Recent months have seen a rise in ransomware attacks across multiple sectors. In May 2021, Belgian public sector ISP, Belnet, experienced a distributed denial of service (DDoS) attack that took down the websites of 200 connected organizations, including the Belgian government, parliament, universities, and research institutes.

The Canadian Government of Nunavut was also recently hit by a ransomware attack that completely shut down its network. In need of a secure and straightforward solution for its distributed network of remote workers, the government turned to Microsoft Azure for a standardised, cloud-first environment and streamlined secure access to the solution.


Identifying security data in bulk 

The amount of data agencies may need to collect, store, and analyse can initially seem unmanageable. Storing and analysing this data at scale requires advanced technology that uses the power of the cloud. Critical infrastructure providers can use Azure Sentinel to meet this challenge, gaining intelligent security analytics and support for next-generation security operations enabled by cloud and AI.

A cloud-based security information and event management (SIEM) tool, Azure Sentinel enables large-scale data collection and built-in orchestration and automation for rapid response. AI speeds up threat detection and response capabilities, and innate elasticity allows for convenient scaling. Azure Sentinel is also 48 per cent less expensive and 67 per cent faster to deploy than typical on-premises SIEMs, helping those in charge of critical infrastructure to stay within tight timelines and budgets.



Expanding the value and availability of data 

Critical infrastructure teams can generate value and optimise services through the advanced use of data, such as AI, advanced analytics, and IoT. Microsoft Azure can help organisations build a unified data strategy that aligns with their mission, principles, and practices and facilitates using data as an asset. Many agencies worldwide are already using Azure to unlock the power of data to make better decisions.


Renovating the data footprint 

Microsoft understands that agencies have diverse data ecosystems and requirements. Azure provides a wide range of options for getting data to the cloud. That can mean a lift-and-shift approach, moving databases to a service such as SQL Server on Azure Virtual Machines without rearchitecting. Azure Migrate can help agencies discover, assess, right-size, and migrate on-premises virtual machines to Azure. Azure Database Migration Service can also help simplify, guide, and automate database migration.

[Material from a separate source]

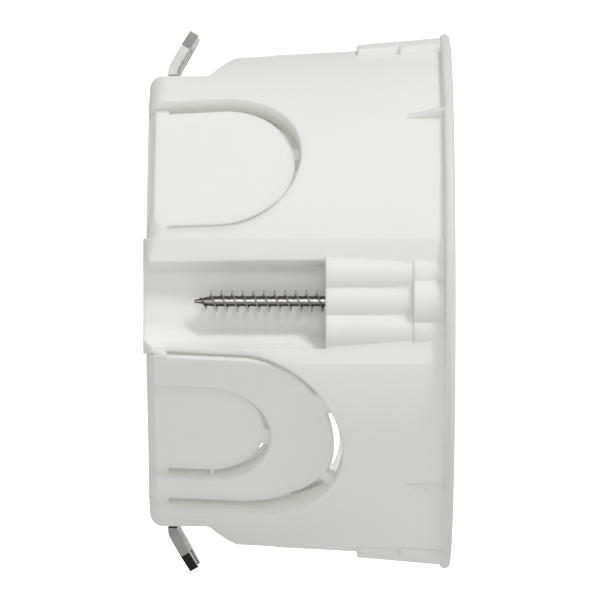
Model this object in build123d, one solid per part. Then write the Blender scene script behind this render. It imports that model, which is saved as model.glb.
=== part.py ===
from build123d import *
import math
import os

# Flush mounting box for hollow walls: one moulded shell, two device screws, two spreading
# claws, each with its long screw and square nut.
#
# Frame: the origin is on the barrel's axis, in the plane where the flange seats on the wall.
# +Y runs into the wall (towards the back of the box), the mouth faces -Y, +Z is up.
# The device screws are at +X and -X, the claws at +Z and -Z. Lengths along the axis are
# written as f, the distance behind the front face, and turned into Y by y_of().

# ---- driving dimensions (mm) -------------------------------------------------------------
FLANGE_T = 1.25          # flange thickness
FLANGE_R = 35.55         # flange radius
BACK_F = 39.6            # main back plane
DEPTH = 40.0             # over the two feet on the back
R_FRONT = 34.0           # barrel radius at the front face
TAPER = 0.0535           # draft: loss of radius per mm
WALL = 1.6               # barrel wall
BACK_IN_F = 38.0         # inner face of the back wall
BACK_FILLET = 2.7        # rounding round the back

STRIP_HALF = 8.07        # half width of the flat strip that carries the device screw
STRIP_LOW = 6.75         # its foot ends sooner on the lower side
STRIP_FILLET = 1.2       # rounding of its rear end
STRIP_X0 = 33.03         # distance of that flat from the axis at the front face
STRIP_TAPER = 0.0551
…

Using a managed database or database-as-a-service can deliver even greater value. Azure managed databases, including open-source options, allow agencies to build cloud-native applications or modernise existing applications without the need to manage the underlying infrastructure or data platform. Use cases include modernising .NET and Java applications, building cloud-native applications, delivering highly scalable customer service and enterprise resource planning (ERP) apps, and building web and mobile applications.

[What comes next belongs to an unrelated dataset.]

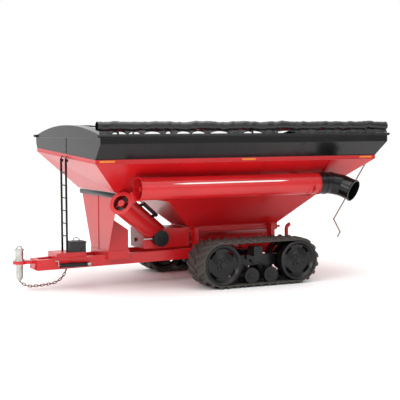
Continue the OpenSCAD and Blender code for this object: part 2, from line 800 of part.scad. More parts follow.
module tool_box() {
    b = box_at + box_size;
    color(black) {
        difference() {
            block(box_at + [0, 0, eps], b);
            block(box_at + [box_wall, box_wall, box_wall], b + [-box_wall, -box_wall, 1]);
        }
    }
    color("gray") {
        rod_y([box_at[0] + 250, box_at[1] - 25, deck_z + 90], 9, 25);
        rod_z([box_at[0] + 250, box_at[1] - 25, deck_z + 10], 9, 80);
        translate([box_at[0] + 250, box_at[1] - 25, deck_z + 90]) sphere(r = 9);
    }
}
module tool_box_lid() {
    b = box_at + box_size;
    z = b[2] + eps;
    mid = [(box_at[0] + b[0]) / 2, (box_at[1] + b[1]) / 2];
    color(black) {
        difference() {
            block([box_at[0] - 8, box_at[1] - 8, z - 18], [b[0] + 8, b[1] + 8, z + lid_h - 18]);
            block([box_at[0] - 1, box_at[1] - 1, z - 19], [b[0] + 1, b[1] + 1, z]);
        }
        rod_y([b[0] + 8, mid[1] - 100, z - 18], 6, 200);
        translate([mid[0], mid[1], z + lid_h - 20]) rotate([90, 0, 0])
            rotate_extrude(angle = 180) translate([80, 0]) circle(r = 9);
    }
}

// Hitch plate with its eye
module hitch_plate() {
    z0 = hitch_z - hitch_t / 2;
    z1 = hitch_z + hitch_t / 2;
    foot_x = tongue_x - nose_l;
    color(red) difference() {
        union() {
            rod_z([hitch_eye, 0, z0], hitch_eye_r, hitch_t);
            block([hitch_eye, -100, z0], [foot_x - 20, 100, z1]);
            block([foot_x - 30, -190, tongue_z - rail_h / 2 + 15], [foot_x - eps, 190, tongue_z + rail_h / 2 - 10]);
            for (s = [-1, 1]) for (z = [tongue_z - 60, tongue_z + 60])
                rod_x([foot_x - 44, s * 155, z], 16, 16);
        }
        rod_z([hitch_eye, 0, z0 - 1], pin_r + 0.6, hitch_t + 2);
    }
}

// Hitch pin with its collar and loop handle
module hitch_pin() {
    z1 = hitch_z + hitch_t / 2 + eps;
    color(steel) {
        rod_z([hitch_eye, 0, pin_low], pin_r, z1 - pin_low + 20);
        translate([hitch_eye, 0, tip_low]) cylinder(r1 = tip_r, r2 = pin_r, h = pin_low - tip_low);
        eye(chain_eye);
        rod_z([hitch_eye, 0, z1], 118, 36);
        rod_z([hitch_eye, 0, z1 + 30], 92, 220);
        rod_z([hitch_eye, 0, z1 + 240], 110, 30);
        translate([hitch_eye, 0, z1 + 270]) rotate([90, 0, 0]) rotate_extrude(angle = 180)
            translate([62, 0]) circle(r = 18);
    }
}

// Direction of link k in the XZ plane, in degrees
function link_turn(k) = k < 4 ? 10 * k - 40 : k < 11 ? 1.3 * (k - 4) : 7.5 + 10 * (k - 10);
function along(a) = [cos(a), 0, sin(a)];
function link_at(k) = k == 0 ? chain_eye + link_end * along(link_turn(0))
    : link_at(k - 1) + link_step / 2 * (along(link_turn(k - 1)) + along(link_turn(k)));
chain_end = link_at(links - 1) + link_end * along(link_turn(links - 1));

// Ring that a chain link hangs in
module eye(p) {
    translate(p) rotate([90, 0, 0]) rotate_extrude($fn = 48) translate([eye_r, 0]) circle(r = eye_wire, $fn = 24);
}

module link() {
    h = link_l / 2 - link_w + link_r;
    for (s = [-1, 1]) {
        rod_x([-h, s * link_w, 0], link_r, 2 * h);
        translate([s * h, 0, 0]) rotate([0, 0, s * 90 - 180]) rotate_extrude(angle = 180)
            translate([link_w, 0]) circle(r = link_r, $fn = 24);
    }
}
module safety_chain() {
    color("sienna") for (k = [0:links - 1])
        translate(link_at(k)) rotate([0, -link_turn(k), 0]) rotate([k % 2 * 90, 0, 0]) link();
}

// Parking jack stowed along the near rail
module jack_tube() {
    x0 = jack_x - jack_l / 2;
    color(black) difference() {
        union() {
            rod_x([x0, -jack_y, jack_z], jack_r, jack_l);
            rod_y([jack_x, -jack_y, jack_z], 55, jack_y - mount_y - eps);
            rod_x([x0, -jack_y, jack_z], jack_r + 6, 30);
        }
        rod_x([x0 + 40, -jack_y, jack_z], leg_r + run, jack_l);
        rod_y([jack_x, -jack_y, jack_z], swivel_r + run, jack_y);
        rod_x([x0 - 1, -jack_y, jack_z], 12 + run, 60);
    }
}
module jack_leg() {
    x0 = jack_x - jack_l / 2;
    color(steel) difference() {
        union() {
            rod_x([x0 + 60, -jack_y, jack_z], leg_r, jack_l + 10);
            rod_x([x0 + jack_l + 60, -jack_y, jack_z], 70, 12);
        }
        rod_x([x0 + 59, -jack_y, jack_z], 30, 500);
    }
}
module jack_crank() {
    x0 = jack_x - jack_l / 2;
    color(steel) {
        rod_x([x0 - 35, -jack_y, jack_z], 12, 60);
        rod_z([x0 - 35, -jack_y, jack_z - 4], 9, 110);
        rod_x([x0 - 110, -jack_y, jack_z + 106], 11, 84);
    }
}

module reflectors() {
    z = lip_near_z - lip_h / 2;
    zf = lip_far_z - lip_h / 2;
    color("orange") for (x = [front_x + 90, front_x + hopper_l / 2 - 130, lip_rear - 450]) {
        block([x, -lip_near - 4 - eps, z - 22], [x + 350, -lip_near - eps, z + 22]);
        block([x, lip_far + eps, zf - 22], [x + 350, lip_far + 4 + eps, zf + 22]);
    }
}
module light_bar() {
    z = lip_far_z - lip_h - 160;
    x = lip_rear + eps;
    color(black) block([x, -900, z - 45], [x + 30, 900, z + 45]);
    color("red") for (s = [-1, 1]) rod_x([x + 30, s * 780, z], 40, 14);
    color("orange") for (s = [-1, 1]) rod_x([x + 30, s * 640, z], 40, 14);
    color("white") for (s = [-1, 1]) rod_x([x + 30, s * 500, z], 32, 12);
}

// Undercarriage beam of one track, drawn at its own middle
module track_frame() {
    color(black) difference() {
        union() {
            rod_y([0, -150, axle_z], hub_r, 300);
            block([-wheel_x + 90, -beam_y, wheel_z - 90], [wheel_x - 90, beam_y, wheel_z + 150]);
            for (s = [-1, 1]) {
                rod_y([s * wheel_x, -disc_in + 12, wheel_z], 105, 2 * disc_in - 24);
                rod_y([s * wheel_x, -disc_out - 8, wheel_z], axle_r, 2 * disc_out + 16);
                block([s * roller_x - 60, -beam_y, roller_z - 55], [s * roller_x + 60, beam_y, wheel_z]);
                rod_y([s * roller_x, -disc_out + 6, roller_z], roller_axle, 2 * disc_out - 12);
            }
            block([-170, -340, wheel_z + 150], [50, -60, wheel_z + 370]);
            block([-260, -beam_y - 60, wheel_z + 60], [260, -beam_y + 10, wheel_z + 165]);
        }
        rod_y([0, -151, axle_z], spindle_r + run, 302);
    }
}
module near_track_frame() { translate([0, -track_y, 0]) track_frame(); }
module far_track_frame() { mirror([0, 1, 0]) near_track_frame(); }

module stadium(r) {
    for (s = [-1, 1]) translate([s * wheel_x, wheel_z]) circle(r = r, $fn = 120);
    translate([-wheel_x, wheel_z - r]) square([wheel_base, 2 * r]);
}
module near_belt() {
    color(rubber) translate([0, -track_y + belt_w / 2, 0]) rotate([90, 0, 0]) linear_extrude(belt_w)
        difference() {
            stadium(belt_r);
            stadium(belt_r - belt_t);
        }
}
module far_belt() { mirror([0, 1, 0]) near_belt(); }

// Dished wheel half, its outer face at y = -disc_out
module wheel_half() {
    y0 = -disc_out;
    dish = [[axle_r + run, y0 - 6], [78, y0 - 6], [92, y0 + 30], [170, y0 + 44], [205, y0 + 60], [300, y0 + 84],
        [360, y0 + 70], [405, y0 + 12], [wheel_r - 28, y0], [wheel_r - 12, y0], [wheel_r, y0 + 12],
        [wheel_r, -disc_in - 10], [wheel_r - 20, -disc_in], [wheel_r - 55, -disc_in],
        [wheel_r - 60, y0 + 100], [300, y0 + 108], [205, y0 + 86], [150, y0 + 74], [110, -disc_in],
        [axle_r + run, -disc_in]];
    difference() {
        rotate([90, 0, 0]) rotate_extrude($fn = 120) polygon([for (p = dish) [p[0], -p[1]]]);
        for (a = [30:90:300]) translate([0, y0 + 150, 0]) rotate([90, 0, 0]) rotate([0, 0, a])
            rotate_extrude(angle = 34) translate([306, 0]) square([50, 170]);
    }
    for (a = [0:36:324]) rotate([0, a, 0]) rod_y([150, y0 + 30, 0], 13, 14);
}
module wheel() {
    color(black) both() wheel_half();
}
module near_front_wheel() { translate([-wheel_x, -track_y, wheel_z]) wheel(); }
module near_rear_wheel() { translate([wheel_x, -track_y, wheel_z]) wheel(); }
module far_front_wheel() { mirror([0, 1, 0]) near_front_wheel(); }
module far_rear_wheel() { mirror([0, 1, 0]) near_rear_wheel(); }

module roller() {
    l = disc_out - disc_in - 40;
    color(black) both() difference() {
        union() {
            rod_y([0, -disc_out + 20, 0], roller_r, l);
            rod_y([0, -disc_out + 8, 0], roller_r * 0.62, 20);
        }
        rod_y([0, -disc_out, 0], roller_axle + run, l + 40);
    }
}
module near_front_roller() { translate([-roller_x, -track_y, roller_z]) roller(); }
module near_rear_roller() { translate([roller_x, -track_y, roller_z]) roller(); }
module far_front_roller() { mirror([0, 1, 0]) near_front_roller(); }
module far_rear_roller() { mirror([0, 1, 0]) near_rear_roller(); }

at_axle() hopper_near_side();
at_axle() hopper_far_side();
at_axle() hopper_front();
at_axle() hopper_rear();
at_axle() extension_near();
at_axle() extension_far();
at_axle() extension_front();
at_axle() extension_rear();
at_axle() end_caps();
at_axle() tarp_bows();
at_axle() tarp_roll();
at_axle() tarp_crank();
at_axle() auger_trough();
at_axle() auger_boot();
at_axle() floor_auger_shaft();
at_axle() floor_auger_flight();
at_axle() cleanout_door();
at_axle() flow_gate();
at_axle() lower_tube();
at_axle() lower_auger_shaft();
at_axle() lower_auger_flight();
at_axle() upper_tube();
at_axle() upper_auger_shaft();
at_axle() upper_auger_flight();
at_axle() spout();
at_axle() hinge_pin();
at_axle() fold_cylinder();
at_axle() fold_rod();
at_axle() auger_rest();
at_axle() gearbox();
at_axle() input_shaft();
at_axle() tongue_rails();
at_axle() crossmembers();
at_axle() bulkhead();
at_axle() axle_tube();
at_axle() hopper_legs();
at_axle() deck();
at_axle() ladder();
at_axle() tool_box();
at_axle() tool_box_lid();
at_axle() hitch_plate();
at_axle() hitch_pin();
at_axle() safety_chain();
at_axle() jack_tube();
at_axle() jack_leg();
at_axle() jack_crank();
at_axle() reflectors();
at_axle() light_bar();
at_axle() near_track_frame();
at_axle() far_track_frame();
at_axle() near_belt();
at_axle() far_belt();
at_axle() near_front_wheel();
at_axle() near_rear_wheel();
at_axle() far_front_wheel();
at_axle() far_rear_wheel();
at_axle() near_front_roller();
at_axle() near_rear_roller();
at_axle() far_front_roller();
at_axle() far_rear_roller();
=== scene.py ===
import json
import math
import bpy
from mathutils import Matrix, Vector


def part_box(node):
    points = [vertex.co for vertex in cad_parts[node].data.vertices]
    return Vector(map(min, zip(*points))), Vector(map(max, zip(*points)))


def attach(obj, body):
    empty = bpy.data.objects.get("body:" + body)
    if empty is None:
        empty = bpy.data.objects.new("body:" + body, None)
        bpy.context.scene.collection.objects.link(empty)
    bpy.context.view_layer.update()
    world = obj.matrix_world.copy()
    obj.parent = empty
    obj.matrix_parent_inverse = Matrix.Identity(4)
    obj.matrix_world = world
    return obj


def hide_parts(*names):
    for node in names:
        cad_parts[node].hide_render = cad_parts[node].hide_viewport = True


bl_info = {
    "name": "Grain Cart Looks",
    "version": (1, 0, 0),
    "blender": (4, 5, 0),
    "location": "View3D > Sidebar > Grain Cart",
    "description": "Tarp, track belts, seams, trims, fixings and finishes of a tracked grain cart",
    "category": "Object",
}

import bmesh
import bpy
import numpy as np
from mathutils import Matrix, Vector

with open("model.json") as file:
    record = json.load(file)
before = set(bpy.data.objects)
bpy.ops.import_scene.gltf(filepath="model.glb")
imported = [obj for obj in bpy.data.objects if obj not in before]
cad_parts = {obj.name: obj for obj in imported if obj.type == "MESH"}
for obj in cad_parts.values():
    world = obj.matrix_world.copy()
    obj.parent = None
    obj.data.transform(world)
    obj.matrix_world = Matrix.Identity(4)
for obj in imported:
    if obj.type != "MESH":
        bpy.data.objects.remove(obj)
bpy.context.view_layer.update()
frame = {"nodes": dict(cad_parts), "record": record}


def span(node):
    """Lowest and highest corner of a CAD node as two arrays."""
    low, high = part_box(node)
    return np.array(low), np.array(high)


def middle(node):
    """Middle of a CAD node's box."""
    low, high = span(node)
    return (low + high) / 2


# Places in metres: X runs to the rear, -Y is the auger's side, Z is up
AXLE_X = middle("axle_tube")[0]
STRIP_LOW, STRIP_HIGH = span("extension_near")
HOPPER_FRONT, HOPPER_REAR, RIM_Z = STRIP_LOW[0], STRIP_HIGH[0], STRIP_HIGH[2]
HALF_W = -STRIP_LOW[1]
STRIP = 0.14            # height of the upright part of the extension
LIP = 0.09              # height of the red lip under the extension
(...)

Popular managed database services on Azure include:

By moving to cloud-based ERP, agencies also gain access to intelligent business applications, resource optimisation, and improved efficiency. Whether migrating SAP to the cloud using SAP on Azure or choosing cloud-native Microsoft Dynamics 365 solutions, Azure provides a cloud platform optimised for mission-critical ERP with the ability to gain insights from advanced analytics, innovate with Microsoft services, and save high costs, all while maintaining a strong focus on security and compliance.


Utilising real-world data

The Azure IoT Hub makes it easy to connect, monitor, and manage billions of IoT assets and features a security-enhanced communication channel for sending and receiving data from those devices. Comprehensive security and compliance are built in, and organisations can further reduce risk with Azure Defender for IoT, which provides continuous asset discovery, vulnerability management, and threat detection for your Internet of Things (IoT) and operational technology (OT) devices. The Azure Certified Device program empowers device partners to differentiate and promote devices easily and enables solution builders and end customers to find IoT devices built to work well with Azure. Operators can also harness Azure Sphere, a turnkey security solution built to help you protect new and existing IoT devices and equipment, or use Windows 10 IoT Enterprise, which has significant security features that can be used to help ensure security across critical pillars of the IoT security spectrum. Learn more about the 19 security best practices for Azure Sphere.

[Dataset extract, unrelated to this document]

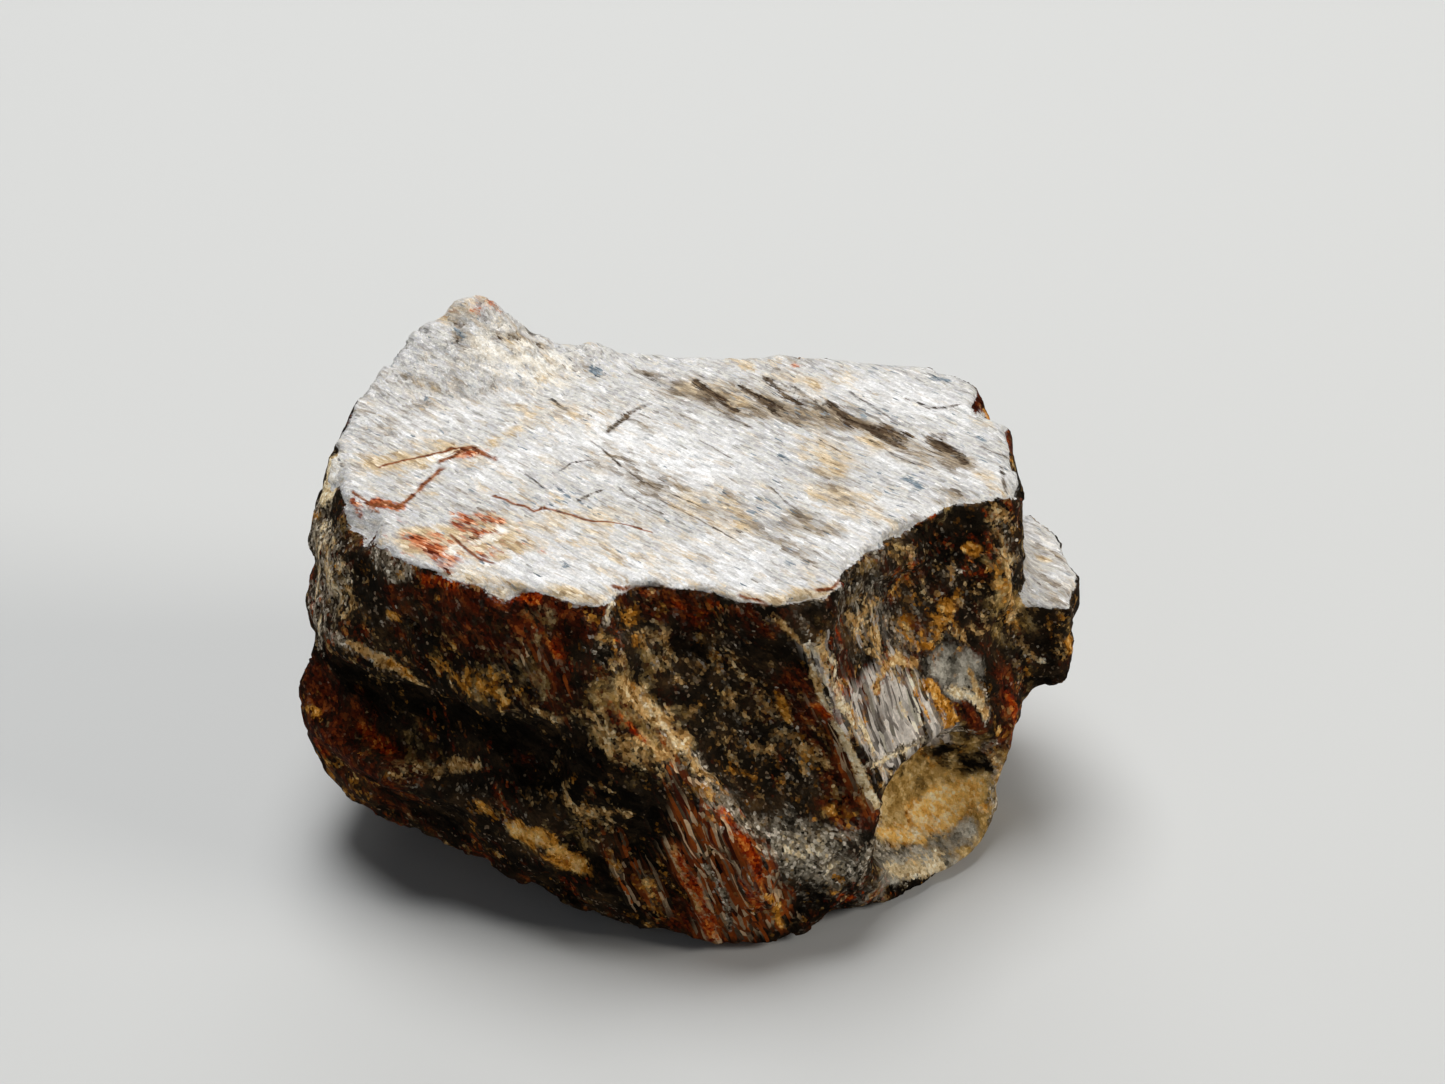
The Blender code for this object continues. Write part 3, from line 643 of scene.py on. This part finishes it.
def distance_to(points, route):
    """Distance from each point to a route."""
    nearest = np.full(len(points), np.inf)
    for start, end in zip(route[:-1], route[1:]):
        along = end - start
        share = np.clip((points - start) @ along / max(along @ along, TINY), 0.0, 1.0)
        gap = points - start - share[:, None] * along
        nearest = np.minimum(nearest, np.sqrt((gap * gap).sum(axis=1)))
    return nearest


def cast_route(camera, tree, pixels):
    """The points of the crystal's surface under a route over the photograph, in millimetres."""
    width, height = PHOTO_SIZE
    focal = width * LENS / SENSOR
    eye = camera.matrix_world.translation
    turn = camera.matrix_world.to_3x3()
    found = []
    for start, end in zip(pixels[:-1], pixels[1:]):
        start, end = np.array(start, float), np.array(end, float)
        steps = max(1, int(np.linalg.norm(end - start) / PIXEL_STEP))
        for step in range(steps + 1):
            column, row = start + (end - start) * step / steps
            ray = turn @ Vector(((column - width / 2) / focal, (height / 2 - row) / focal, -1.0))
            hit = tree.ray_cast(eye, ray.normalized())[0]
            if hit is not None:
                found.append(np.array(hit) / MM)
    return found


def paint(camera, tree, points, normals):
    """The share of each kind of marking at each point of the crystal."""
    sight = np.array(camera.matrix_world.to_3x3().col[2])
    hidden = smooth_step(0.5 - TURNED_AWAY * normals @ sight)
    wander = WANDER * np.array([noise_at(points, WANDER_SIZE, offset) for offset in WANDER_OFFSETS]).T
    shares = {}
    for number, (kind, marks) in enumerate(MARKS.items()):
        least, swing = STRAY.get(kind, (0.0, 0.0))
        share = np.full(len(points), least)
        if swing:
            stray = noise_at(points, STRAY_SIZE, STRAY_APART * number)
            share += swing * smooth_step(stray * STRAY_CONTRAST)
        if kind in HIDDEN:
            stain = noise_at(points, HIDDEN_SIZE, HIDDEN_APART * number + HIDDEN_OFFSET)
            share = np.maximum(share, HIDDEN[kind] * smooth_step(HIDDEN_CONTRAST * stain - 0.5) * hidden)
        for name, (half_way, strength, *pixels) in marks.items():
            route = cast_route(camera, tree, pixels)
            if len(route) < 2:
                print(f"marking {name} misses the crystal")
                continue
            wandering = points + wander * min(1.0, half_way / WANDER_FROM)
            near = smooth_step(1.0 - distance_to(wandering, route) / (2.0 * half_way))
            share = np.maximum(share, strength * near)
        shares[kind] = share
    return shares


def draw_lines(camera, tree, points, lines):
    """For thin lines of the top: how far to the side of the nearest one each point lies, in half widths,
    and whether it is near enough to count."""
    drift = np.array([noise_at(points, LINE_WANDER_SIZE, offset) for offset in LINE_OFFSETS]).T
    level = points[:, :2] + LINE_WANDER * drift
    side = np.full(len(points), FAR_ASIDE)
    reach = np.zeros(len(points))
    nearest = np.full(len(points), np.inf)
    for half_width, *pixels in lines.values():
        route = [point[:2] for point in cast_route(camera, tree, pixels)]
        for index, (start, end) in enumerate(zip(route[:-1], route[1:])):
            along = end - start
            length = max(np.linalg.norm(along), TINY)
            along = along / length
            offset = level - start
            run = offset @ along
            cross = offset[:, 0] * along[1] - offset[:, 1] * along[0]
            distance = np.linalg.norm(offset - np.clip(run, 0.0, length)[:, None] * along, axis=1)
            # How far past the line's first or last point each point lies
            past = np.zeros(len(points))
            if index == 0:
                past = np.maximum(past, -run)
            if index == len(route) - 2:
                past = np.maximum(past, run - length)
            closer = (distance < nearest) & (points[:, 2] > TOP_RISE[0])
            nearest[closer] = distance[closer]
            side[closer] = (np.where(cross < 0.0, -distance, distance) / half_width)[closer]
            fade = smooth_step(2.0 - 2.0 * distance / LINE_REACH) * smooth_step(1.0 - past / LINE_END)
            reach[closer] = fade[closer]
    return side, reach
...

Accepting advance analytics 

Advanced analytics enable agencies to generate actionable insights from data. These insights uncover distinct data states and trends to inform timely action. Predictive analytics allows organisations to identify and mitigate risks before they create service outages. Machine learning can identify trends in massive volumes of data that would overwhelm human analysts. Digital feedback loops enable greater agility and responsiveness to change indicators.

Most importantly, with advanced analytics and the cloud, it’s possible to share data more effectively with the people who need it. Data-driven decision-making can filter into all parts of an organisation, eliminating silos and delivering actionable predictive intelligence across many scenarios.

Azure Synapse Analytics is a limitless analytics service that combines data integration, enterprise data warehousing, and big data analytics. It gives users the freedom to query data on their terms, using either serverless or dedicated resources - at scale. Azure Synapse combines these worlds with a unified experience to ingest, explore, prepare, manage, and serve data for immediate BI and machine learning needs.

For AI at the edge, Azure Percept is a comprehensive, easy-to-use AI platform that includes hardware accelerators integrated with Azure AI and IoT services, pre-built AI models, and solution management to help start your proof-of-concept in minutes. Security measures built into your edge AI solution help protect your most sensitive and high-value assets.



Cloud you can rely on

Azure helps organisations utilise the cloud to protect and harden critical infrastructure and critical government services, all while modernising their legacy systems. Whether helping utilities meet net-zero commitments, enabling more efficient and reliable transportation services, or helping cities achieve more excellent liveability and economic vitality, Azure can make it happen while prioritising compliance, security, and availability. Microsoft’s mission is to empower every person and every organisation to achieve more. They aspire towards economic, social, and environmental prosperity for the organisations and societies we serve.